OpSys: Microsoft Windows XP Professional - Service Pack 2.0 
Motherboard: (Version ) 
CPU: Intel(R) Celeron(TM) CPU 1000MHz (Clock Speed 994 ) 
RAM: 247MB
Video: VIA Tech VT8361/VT8601 Graphics Controller 
Sound: VIA AC'97 Audio Controller (WDM) 
Sound: Unimodem Half-Duplex Audio Device 
Modem: Generic SoftK56 
Network: Realtek RTL8139 Family PCI Fast Ethernet NIC - Packet Scheduler Miniport 
Drive: SAMSUNG SV4002H (Size ~37 GB)
Optical Drive: SONY DVD RW DW-Q30A 
End of report


----------



## Deleted090308 (Jan 25, 2007)

This is the graphics driver for your computer: http://www.viaarena.com/default.aspx?PageID=420&OSID=1&CatID=1160&SubCatID=108

To find out why your computer restarts:

Scan the computer for malware.

Also -
Attach a few mini dumps in zip format to your post.
The dump files are located in \Windows\Minidump.

If there are no minidumps:

1. Click Start, point to Settings, and then click Control Panel. 
2. Double-click System. 
3. Click the Advanced tab, and then click Settings under Startup and Recovery. 
4. In the Write debugging information list, click Small memory dump (64k). 

*How to post an attachment.*


----------



## Aarmantrading (May 15, 2008)

i have downloaded and run the drivers you sent and the pc still restarts,i am now going to try to run the scan for maware.



here are the mini dumps:


View attachment Mini042708-01.zip


View attachment Mini042708-02.zip


View attachment Mini050408-01.zip


----------



## Deleted090308 (Jan 25, 2007)

Tap F8 when the computer is starting.
Windows Advanced Options menu will appear >> select "Last Known Good Configuration".
http://support.microsoft.com/kb/307852

Run *Memtest* to check the RAM. Let the test run for at least 4-5 cycles.

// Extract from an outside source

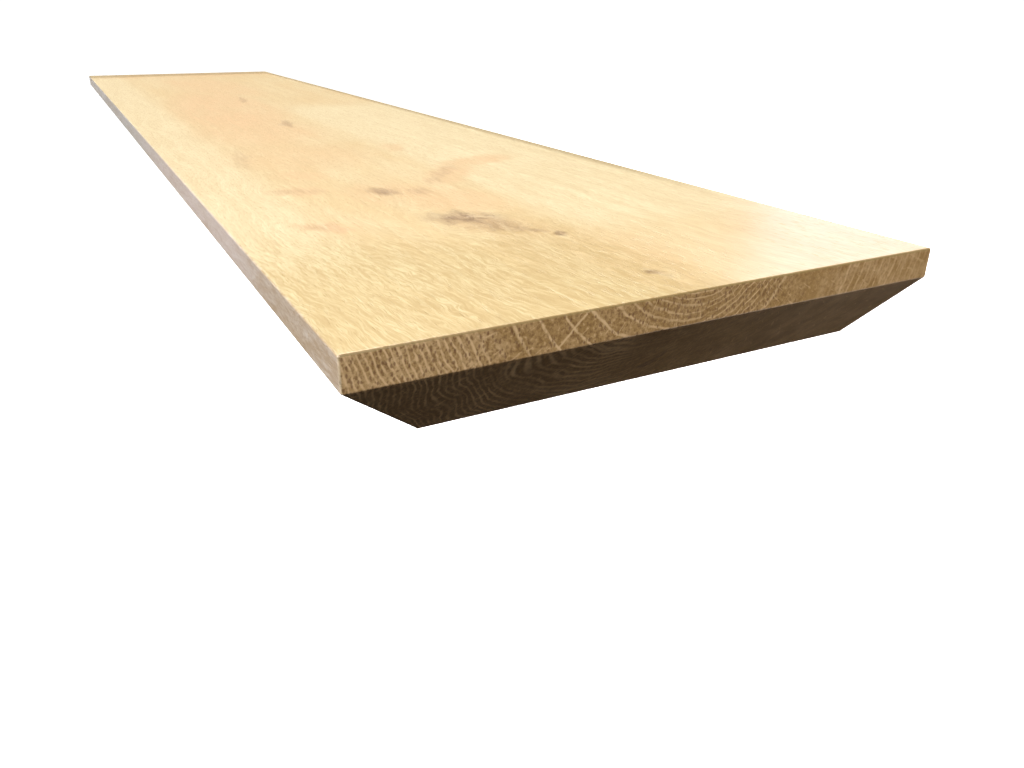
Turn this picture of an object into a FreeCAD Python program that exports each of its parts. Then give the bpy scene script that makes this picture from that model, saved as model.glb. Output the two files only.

Make sure the computer isn't overheating.
You can monitor the temperatures with *SensorsView*.

Any signs of malware?


----------



## dlaane (Mar 18, 2009)

OpSys: Microsoft Windows XP Home Edition - Service Pack 3.0 
Motherboard: ASUSTeK Computer INC. A7V-VE (Version REV 1.xx ) 
CPU: AMD Athlon(TM) XP 1600+ (Clock Speed 1399 ) 
RAM: 247MB
Video: VIA Tech VT8361/VT8601 Graphics Controller 
Sound: Not Reported
Modem: Lucent Win Modem 
Modem: Motorola USB Modem 
Modem: Motorola USB Modem #2 
Modem: Lucent Win Modem #2 
Network: Realtek RTL8139 Family PCI Fast Ethernet NIC - Packet Scheduler Miniport 
Drive: SAMSUNG SV6003H (Size ~56 GB)
Optical Drive: MITSUMI CR-48X9TE 
Optical Drive: TOSHIBA DVD-ROM SD-M1612 
End of report


----------